Recall that a mystic regards the subjective consciousness as the primary truth. And our conscious experience is in the moment, now. It is timeless. We do, of course, have a strong sense of time because we have memory. The recollection of memories, though, is always in the present moment. So, strictly speaking, to a mystic, time is an illusion brought about by memory.


Apart from our normal understanding of the word ‘memory’, there is another aspect of our mind that gives us a sense of time flowing and that is thinking. When we are thinking, there is a stream of words in our conscious experience. That stream of words has a syntactic structure and the understanding of the words relies on us having awareness of more than a single word at a time. It’s as if we have awareness of a few seconds of thought as directly as if it is all in a single moment.


If you have ever meditated and experienced a mind without thoughts, you will know that our sense of time is very tightly linked to thinking. A moment without thoughts is a timeless moment. That is the subjective feeling of it. This leads to a strange phenomenon in organised meditations: If one’s mind has been very quiet during the meditation, when the chimes sound to signal the end of the meditation, the perception is typically that one has only been sitting there for a few minutes, when in reality an hour has passed.


Apart from thinking, our perception of time is even more directly linked to conscious awareness itself. When we are unconscious – for example in deep sleep – that period of time simply doesn’t exist for oneself.


Here we started out with a question about change and soon veered into the tightly related topic of time.
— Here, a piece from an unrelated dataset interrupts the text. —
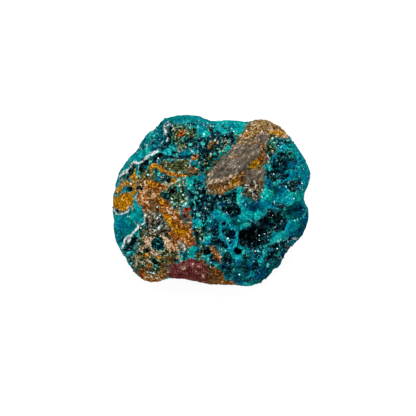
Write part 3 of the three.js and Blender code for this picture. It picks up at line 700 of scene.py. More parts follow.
# %% Relief of the upper face
RELIEF = [
    # (patch, rise in mm, width of the slope in mm)
    (spot(0.9,-2.4, 1.7,1.4, -15), 0.45, 0.9),
    (field(5,-2.4, 6.2,-3.3, 7.8,-3, 9,-2.2, 9.2,1, 7.8,0.4, 5.2,-0.2), 0.15, 0.5),
    (field(8.2,2.6, 10.6,1.6, 14,1.4, 14.5,0.1, 12.6,-0.9, 10.8,-0.2, 8,0), 0.15, 0.6),
    (band(0.9, 9.8,-6.7, 11,-6.2, 12,-5.3, 14.1,-3.6), 0.25, 0.8), (spot(-8.3,4.1, 0.85,0.8), 0.7, 0.6),
    (field(5.3,4.7, 8.5,5, 8.2,2, 7.4,0, 5.5,1.8), 0.35, 0.3), (spot(-3.4,-11.6, 3.6,1.8), 0.35, 1),
    (spot(-9.6,-12.2, 2.2,1.2), 0.35, 0.8),
    (band(0.28, -6.4,12.2, -7,12.4, -7.5,12, -7.4,10.6, -7.2,9.6), 0.3, 0.25),
    (band(0.32, -8.8,7.9, -9.9,7.5, -10.4,7.1, -11.3,6.1, -12.4,6.2, -12.9,6.1, -13.3,5.3, -13.9,4.6,
    -14.6,4.1, -15.1,3.6), 0.35, 0.25),
    (band(0.26, -10.75,-2.2, -10.9,-3.6, -11.7,-4, -12,-4.6), 0.35, 0.25),
    (band(0.36, -12.1,-4.6, -12.6,-5.3, -13.6,-6, -14,-6.4, -14.6,-7.7), 0.4, 0.3),
    (field(0,-7.2, 1.2,-8.4, 1.7,-9, 1.4,-10.1, 0.3,-9.4, -0.2,-8.1), 0.35, 0.3),
    (band(0.5, -8.3,7.2, -9.5,6.6, -10.4,6.2, -11.2,5.4, -11.3,4.6), -0.8, 0.4),
    (band(0.5, -12.6,5.5, -13,4.8, -13.6,3.7), -0.7, 0.4), (spot(-6.8,11, 0.4,1.2), -0.6, 0.4),
    (spot(-13.6,1.8, 0.7,0.4, 15), -0.5, 0.25), (spot(-7,3.4, 0.5,0.6), -0.4, 0.3),
    (spot(-6.3,1.5, 0.7,0.6), -0.35, 0.4), (spot(-7.8,1, 0.5,0.6, 30), -0.4, 0.3),
    (field(-12.9,-5.8, -11.8,-5.9, -12,-7.4, -13.2,-8.5, -14.3,-8.1, -13.4,-6.9), -0.6, 0.5),
    (spot(-8.8,-7.1, 1.15,1), -0.6, 0.5), (spot(-10.5,-8.05, 0.45,0.35), -0.6, 0.25),
    (spot(-9.2,-10, 0.6,0.4), -0.4, 0.3),
    (field(1.9,-9.2, 3,-9, 3.5,-10.3, 3.3,-11.9, 2.6,-12, 1.2,-10.7), -0.45, 0.5),
    (spot(-0.8,-8.4, 0.6,0.55), -0.5, 0.3), (spot(0.8,-6.7, 1.1,0.6, -10), -1, 0.4),
    (spot(2.2,-7.15, 0.6,0.45), -1.2, 0.3), (spot(2.8,-5.4, 1.15,0.9), -0.75, 0.4),
    (spot(4.4,-8.4, 0.65,0.55), -1.2, 0.3),
    (band(0.35, 9.3,-7.6, 10.6,-7.4, 11.8,-6.9, 12.7,-6.4), -0.35, 0.35),
    (band(0.3, 7.2,-8.4, 7.4,-9.6, 7.2,-10.8), -0.35, 0.3),
    (band(0.3, 5.6,-9.2, 5.4,-10.4, 5.8,-11.6), -0.3, 0.3),
    (band(0.3, 8.4,-7.8, 8.3,-9.2, 8.6,-10.4), 0.3, 0.3), (spot(2,-3.8, 0.4,0.35), -0.6, 0.25),
    (field(9.3,-1.7, 10.4,-1.3, 11.9,-2, 11.2,-4.6, 9.4,-4.4), -0.5, 0.5),
    (band(0.3, 10.7,-0.6, 11.8,-1, 13.2,-1), -0.25, 0.3),
    (field(1.8,-1.2, 4.6,-1, 4.7,-2.3, 3.4,-3, 2.4,-2.4), -0.5, 0.5),
    (field(10.4,7, 12.6,7.7, 13.9,5.2, 12.4,3.4, 9.2,3.8), -0.45, 0.9),
    (field(-2.4,9.6, 3.4,10.6, 1.2,7.2, -0.6,5.2, -2.2,6.4), -0.3, 0.9),
]
SWELL, SWELL_SIZE = 0.3, 2.6
FADE_IN = (-0.5, 2.0)  # heights from the widest level, in mm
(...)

To come back to change, a mystic does not really think in terms of change. Each moment is understood to be spontaneously arising in an acausal manner, without reference to past or future. With such a perspective, the concept of change vanishes along with time.

02/02/2017

In the previous article, we considered one fundamental question that science cannot answer. Here we take a look at another.
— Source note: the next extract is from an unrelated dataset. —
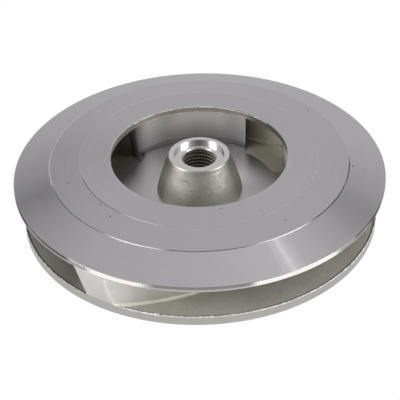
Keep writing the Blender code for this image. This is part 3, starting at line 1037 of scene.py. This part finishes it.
def hub_profile():
    """Closed outline of the hub; its side is divided finely."""
    shoulder_z = height - HUB_EDGE
    side = []
    for row in range(HUB_ROWS + 1):
        share = row / HUB_ROWS
        taper = HUB_FOOT_RADIUS + (HUB_TOP_RADIUS - HUB_FOOT_RADIUS) * share
        z = POCKET_FLOOR_Z + (shoulder_z - POCKET_FLOOR_Z) * share
        side.append((taper + 4.0 * HUB_BULGE * share * (1.0 - share), z))
    counterbore_z = height - COUNTERBORE_DEPTH
    lip_z = counterbore_z - THREAD_LIP
    under_z = POCKET_FLOOR_Z - HUB_SINK
    inside = [
        (COUNTERBORE_RADIUS + COUNTERBORE_EDGE, height), (COUNTERBORE_RADIUS, height - COUNTERBORE_EDGE),
        (COUNTERBORE_RADIUS, counterbore_z),
    ]
    bore = [
        (THREAD_MOUTH_RADIUS, counterbore_z), (THREAD_MINOR_RADIUS, lip_z),
        (THREAD_MAJOR_RADIUS, lip_z - THREAD_LIP), (THREAD_MAJOR_RADIUS, under_z),
    ]
    return join_runs(
        (side, "cast_hub"), ([(HUB_TOP_RADIUS - HUB_EDGE, height)], "turned_ring"),
        (inside, "turned_counterbore"), (bore, "cut_thread"), ([(HUB_FOOT_RADIUS, under_z)], "cast_hub"),
    )


def roughen_hub(mesh):
    """Move the points of the side in and out: lumps everywhere, pits where they are listed."""
    lowest, highest = POCKET_FLOOR_Z + HUB_CALM, height - HUB_EDGE - HUB_CALM
    dark = mesh.attributes.new("pit_shade", 'FLOAT', 'POINT')
    for vertex in mesh.vertices:
        x, y, z = vertex.co
        radius = hypot(x, y)
        if radius < HUB_TOP_RADIUS - HUB_EDGE / 2 or not lowest < z < highest:
            continue
        fade = min(1.0, (z - lowest) / HUB_FADE, (highest - z) / HUB_FADE)
        move = 0.0
        for wavelength, depth in HUB_LUMPS:
            move += noise.noise(vertex.co / wavelength) * depth
        for azimuth, level, size, depth in HUB_PITS:
            around = radians(azimuth)
            centre = Vector((radius * cos(around), radius * sin(around), level))
            hollow = exp(-((vertex.co - centre).length / size) ** 4)
            move -= depth * hollow
            # the stored value paints shade inside the pit
            dark.data[vertex.index].value = max(dark.data[vertex.index].value, PIT_DARKNESS * hollow)
        scale = 1.0 + fade * move / radius
        vertex.co = (x * scale, y * scale, z)


hub = turn_profile("hub", hub_profile(), HUB_STEPS)
roughen_hub(hub.data)
smooth(hub.data)
hand_over(hub)
print("hub:", len(hub.data.polygons), "faces,", len(HUB_PITS), "pits")

# %% [markdown]
# ## The thread, as geometry nodes
#
# A screw thread is one shape that follows one path: a ridge with sloping flanks that climbs by
# the pitch in each turn. The tree bends a straight line into a helix with a few Math nodes, keeps
# its up direction fixed so the ridge doesn't roll, and lets Curve to Mesh sweep a trapezoid along
# it. Turns, pitch and radii are inputs, so the same tree cuts any thread.

# %% Geometry tree helpers


def new_tree(name, example):
    """A geometry tree with an input for each value of an example: tree, graph and inputs."""
    tree = bpy.data.node_groups.new(name, "GeometryNodeTree")
    kinds = {float: "NodeSocketFloat", int: "NodeSocketInt"}
    for label, value in example.items():
        kind = kinds.get(type(value), "NodeSocketMaterial")
        tree.interface.new_socket(label, in_out='INPUT', socket_type=kind)
    tree.interface.new_socket("Mesh", in_out='OUTPUT', socket_type="NodeSocketGeometry")
    graph = Graph(tree)
    entry = tree.nodes.new("NodeGroupInput")
    return tree, graph, {label: Signal(graph, entry.outputs[label]) for label in example}


def close_tree(graph, geometry, material):
    """End a tree in Realize Instances and Set Material."""
    real = graph.add("GeometryNodeRealizeInstances", {"Geometry": geometry})
    dressed = graph.add("GeometryNodeSetMaterial", {"Geometry": real, "Material": material})
    graph.add("NodeGroupOutput", {"Mesh": dressed})


def grow(name, tree, values):
    """Run a tree with the given inputs and keep the result as a plain mesh."""
    piece = new_piece(name, bpy.data.meshes.new(name))
    growth = piece.modifiers.new(name, 'NODES')
    growth.node_group = tree
    for item in tree.interface.items_tree:
        if item.item_type == 'SOCKET' and item.in_out == 'INPUT':
            growth[item.identifier] = values[item.name]
    piece.update_tag()
    apply_modifiers(piece)
    return piece


def clean(piece):
    """Merge doubles and turn every face outwards."""
    work = bmesh.new()
    work.from_mesh(piece.data)
    bmesh.ops.remove_doubles(work, verts=work.verts, dist=1e-7)
    bmesh.ops.recalc_face_normals(work, faces=work.faces)
    work.to_mesh(piece.data)
    work.free()


# %% Thread
THREAD_PITCH = 0.0020
THREAD_SINK, THREAD_FADE_LEAST = 0.0001, 0.1
THREAD_STEPS_PER_TURN, THREAD_FREE_TURNS = 72, 0.35
THREAD_TURNS = (height - COUNTERBORE_DEPTH - THREAD_LIP - THREAD_CHAMFER) / THREAD_PITCH - THREAD_FREE_TURNS
THREAD = {
    "Bore Radius": THREAD_MAJOR_RADIUS + THREAD_SINK,
    "Ridge Height": THREAD_MAJOR_RADIUS + THREAD_SINK - THREAD_MINOR_RADIUS,
    "Ridge Foot": 0.00178, "Ridge Crest": 0.00045, "Pitch": THREAD_PITCH, "Turns": THREAD_TURNS,
    "Start Height": THREAD_CHAMFER + THREAD_PITCH / 4, "Points": int(THREAD_TURNS * THREAD_STEPS_PER_TURN),
    "Fade": 0.25, "Material": finishes["cut_thread"],
}


def thread_tree():
    """A ridge swept along a helix on the inside of a bore."""
    tree, graph, given = new_tree("screw_thread", THREAD)
    line = graph.add("GeometryNodeCurvePrimitiveLine")
    line = graph.add("GeometryNodeResampleCurve", {"Curve": line, "Count": given["Points"]})
    along = graph.add("GeometryNodeSplineParameter", output="Factor")
    turns_done = along * given["Turns"]
    angle = turns_done * (2.0 * pi)
    middle = given["Bore Radius"] - given["Ridge Height"] * 0.5
    helix = graph.add("ShaderNodeCombineXYZ", {
        0: middle * angle.math('COSINE'), 1: middle * angle.math('SINE'),
        2: given["Start Height"] + turns_done * given["Pitch"],
    })
    path = graph.add("GeometryNodeSetPosition", {"Geometry": line, "Position": helix})
    path = graph.add("GeometryNodeSetCurveNormal", {"Curve": path}, mode='Z_UP')
    ridge = graph.add("GeometryNodeCurvePrimitiveQuadrilateral", {
        "Height": given["Ridge Height"], "Bottom Width": given["Ridge Foot"],
        "Top Width": given["Ridge Crest"], "Offset": 0.0,
    }, mode='TRAPEZOID')
    upright = {"Geometry": ridge, "Rotation": (0.0, 0.0, pi / 2)}
    ridge = graph.add("GeometryNodeTransform", upright)
    fade = given["Fade"] / given["Turns"]
    size = (along / fade).clamp() * ((1.0 - along) / fade).clamp()
    size = size * (1.0 - THREAD_FADE_LEAST) + THREAD_FADE_LEAST
    swept = graph.add("GeometryNodeCurveToMesh", {
        "Curve": path, "Profile Curve": ridge, "Scale": size, "Fill Caps": True,
    })
    close_tree(graph, swept, given["Material"])
    return tree


thread = grow("hub_thread", thread_tree(), THREAD)
clean(thread)
smooth(thread.data)
hand_over(thread)
print("thread:", round(THREAD_TURNS, 1), "turns,", len(thread.data.polygons), "faces")

# %% [markdown]
# ## Where the burrs are
#
# Each run of burrs is a row: the three openings along the disc edge, the corners of the three
# vane tips, and the upper and lower edge of the eye. The runs could be placed by hand, but rows
# keep them on their edges if a radius changes.

# %% Burr runs
DISC_ARC = (BACK_RADIUS - 0.00012, FLOOR_RIM_Z + 0.0001)
TIP_ARC = (RIM_CHAMFER_RADIUS - 0.00045, RIM_CHAMFER_Z - 0.0007)
EYE_EDGE_ARC = (EYE_RADIUS - 0.00010, height - 0.00042)
EYE_LIP_ARC = (EYE_RADIUS + 0.00006, EYE_LIP_Z)
LONG_BURR, SHORT_BURR = (0.0012, 0.00044), (0.0011, 0.00034)
BURR_RUNS = {
    # radius and height, start and sweep in degrees, points, length and thickness, share of the points
    # that carry a sliver, scatter, seed, radius of the ridge between them
    "disc_edge_burrs_1": (DISC_ARC, 4.0, 107.0, 420, LONG_BURR, 0.46, 0.00016, 3, 0.00018),
    "disc_edge_burrs_2": (DISC_ARC, 124.0, 107.0, 420, LONG_BURR, 0.38, 0.00016, 4, 0.00012),
    "disc_edge_burrs_3": (DISC_ARC, 244.0, 107.0, 420, LONG_BURR, 0.52, 0.00016, 5, 0.00036),
    "vane_tip_burrs_1": (TIP_ARC, 109.6, 6.0, 26, SHORT_BURR, 0.60, 0.00038, 21, 0.00003),
    "vane_tip_burrs_2": (TIP_ARC, 229.6, 6.0, 26, SHORT_BURR, 0.60, 0.00038, 22, 0.00003),
    "vane_tip_burrs_3": (TIP_ARC, 349.6, 6.0, 26, SHORT_BURR, 0.60, 0.00038, 23, 0.00003),
    "eye_edge_burrs": (EYE_EDGE_ARC, 38.0, 100.0, 150, SHORT_BURR, 0.49, 0.00014, 11, 0.00012),
    "eye_lip_burrs": (EYE_LIP_ARC, 50.0, 78.0, 110, SHORT_BURR, 0.42, 0.00018, 17, 0.00010),
}


def burr_values(arc, start, sweep, count, size, share, scatter, seed, ridge):
    """The inputs of one run of burrs."""
    return {
        "Arc Radius": arc[0], "Arc Height": arc[1], "Start Angle": radians(start),
        "Sweep": radians(sweep), "Count": count, "Length": size[0], "Thickness": size[1],
        "Share": share, "Scatter": scatter, "Seed": seed, "Ridge": ridge,
        "Material": finishes["burr_bright"],
    }


print(len(BURR_RUNS), "runs of burrs")

# %% [markdown]
# ## Burrs, as instances
#
# Where the tool ran out over the edge of a passage it left a torn, bright line. A burr is the
# same sliver again and again, never quite the same: a case for instances. The tree walks along an
# arc, puts a pointed sliver on the points that a noise picks, turns and scales each one at random
# from a fixed seed, and adds an uneven ridge between them.

# %% Burrs
PATCH_SCALE, RIDGE_SCALE = 260.0, 950.0
RIDGE_GAIN, RIDGE_OFFSET, RIDGE_LEAST = 4.2, 1.3, 0.12
SLIVER_TILT, SLIVER_ROLL = 0.5, 3.1
SLIVER_SHORTEST, SLIVER_LONGEST, SLIVER_FLATNESS = 0.45, 1.5, 0.8


def burr_tree(example):
    """Slivers along an arc round the axis, on an uneven ridge."""
    tree, graph, given = new_tree("edge_burrs", example)
    arc = graph.add("GeometryNodeCurveArc", {
        "Resolution": given["Count"], "Radius": given["Arc Radius"],
        "Start Angle": given["Start Angle"], "Sweep Angle": given["Sweep"],
    })
    place = graph.add("ShaderNodeCombineXYZ", {2: given["Arc Height"]})
    arc = graph.add("GeometryNodeTransform", {"Geometry": arc, "Translation": place})
    walk = graph.add("GeometryNodeCurveToPoints", {"Curve": arc}, mode='EVALUATED')
    facing = Signal(graph, walk.socket.node.outputs["Rotation"])
    patches = graph.add("ShaderNodeTexNoise", {"Scale": PATCH_SCALE, "Detail": 2.0})
    chosen = graph.add("FunctionNodeCompare", {0: patches, 1: given["Share"]}, operation='LESS_THAN')

    def draw(low, high):
        """A random vector for each point."""
        values = {0: low, 1: high, "Seed": given["Seed"]}
        return graph.add("FunctionNodeRandomValue", values, data_type='FLOAT_VECTOR')

    shift = graph.scaled(draw((-1.0, -1.0, -1.0), (1.0, 1.0, 1.0)), given["Scatter"])
    walk = graph.add("GeometryNodeSetPosition", {"Geometry": walk, "Offset": shift})
    spin = draw((-SLIVER_TILT, -SLIVER_TILT, -SLIVER_ROLL), (SLIVER_TILT, SLIVER_TILT, SLIVER_ROLL))
    turn = graph.add("FunctionNodeRotateRotation", {0: facing, 1: spin}, rotation_space='LOCAL')
    stretch = graph.add("FunctionNodeRandomValue", {
        2: SLIVER_SHORTEST, 3: SLIVER_LONGEST, "Seed": given["Seed"],
    }, data_type='FLOAT')
    sliver = graph.add("GeometryNodeMeshIcoSphere", {"Radius": 0.5, "Subdivisions": 1})
    body = graph.add("ShaderNodeCombineXYZ", {
        0: given["Thickness"], 1: given["Thickness"] * SLIVER_FLATNESS, 2: given["Length"],
    })
    sliver = graph.add("GeometryNodeTransform", {"Geometry": sliver, "Scale": body})
    spread = graph.add("GeometryNodeInstanceOnPoints", {
        "Points": walk, "Selection": chosen, "Instance": sliver, "Rotation": turn, "Scale": stretch,
    })
    unevenness = graph.add("ShaderNodeTexNoise", {"Scale": RIDGE_SCALE, "Detail": 2.0})
    swelling = (unevenness * RIDGE_GAIN - RIDGE_OFFSET).math('MAXIMUM', RIDGE_LEAST)
    bead = graph.add("GeometryNodeCurvePrimitiveCircle", {"Resolution": 6, "Radius": given["Ridge"]})
    ridge = graph.add("GeometryNodeCurveToMesh", {
        "Curve": arc, "Profile Curve": bead, "Scale": swelling, "Fill Caps": True,
    })
    close_tree(graph, graph.join(spread, ridge), given["Material"])
    return tree


burrs = burr_tree(burr_values(*BURR_RUNS["disc_edge_burrs_1"]))
for name, run in BURR_RUNS.items():
    piece = grow(name, burrs, burr_values(*run))
    clean(piece)
    hand_over(piece)
    print(name, "has", len(piece.data.polygons), "faces")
When we look at the distribution of stuff – matter and energy – in the universe, we find that it is distributed non-uniformly. This applies at the cosmic scale of clusters of galaxies, right down to the microscopic scale. This is an odd situation to have arisen. It seems much more likely that stuff would be exactly evenly distributed.


Once there is a tiny perturbation in the field, chaos theory allows for things to get really wild and diverse. The question is, how or why did a tiny variation creep into the system?


From the moment of the big bang, as the universe expands, the scientific approach is looking for physical theories which apply across the whole of space. (This requirement of spatial invariance was discussed in an earlier article.) There cannot be a theory which applies in a spatially invariant way and at the same time explains spatial variation coming into existence in a hitherto uniform field. It is another fundamental question which is simply outside the scope of the scientific approach.


This is a deeply significant question because without spatial variation, the whole universe would be filled with a uniform soup of energy (and matter, if it is possible for mass to come into existence in a uniform field, which seems unlikely). In such a uniform field, there could never be any structure: no galaxies, no stars, no planets, no lifeforms, no you, no me. It would be a very uninteresting existence.


Once there is some perturbation in the universe, once some variation has come into existence, then science can explore how that evolves with time. Like with the last question we considered, it’s the first step which is fundamentally problematic for science.


Once again, the mystic simply states that we will never be able to answer this question. It is, and always will be, a mystery as to why stuff in the universe is not distributed uniformly.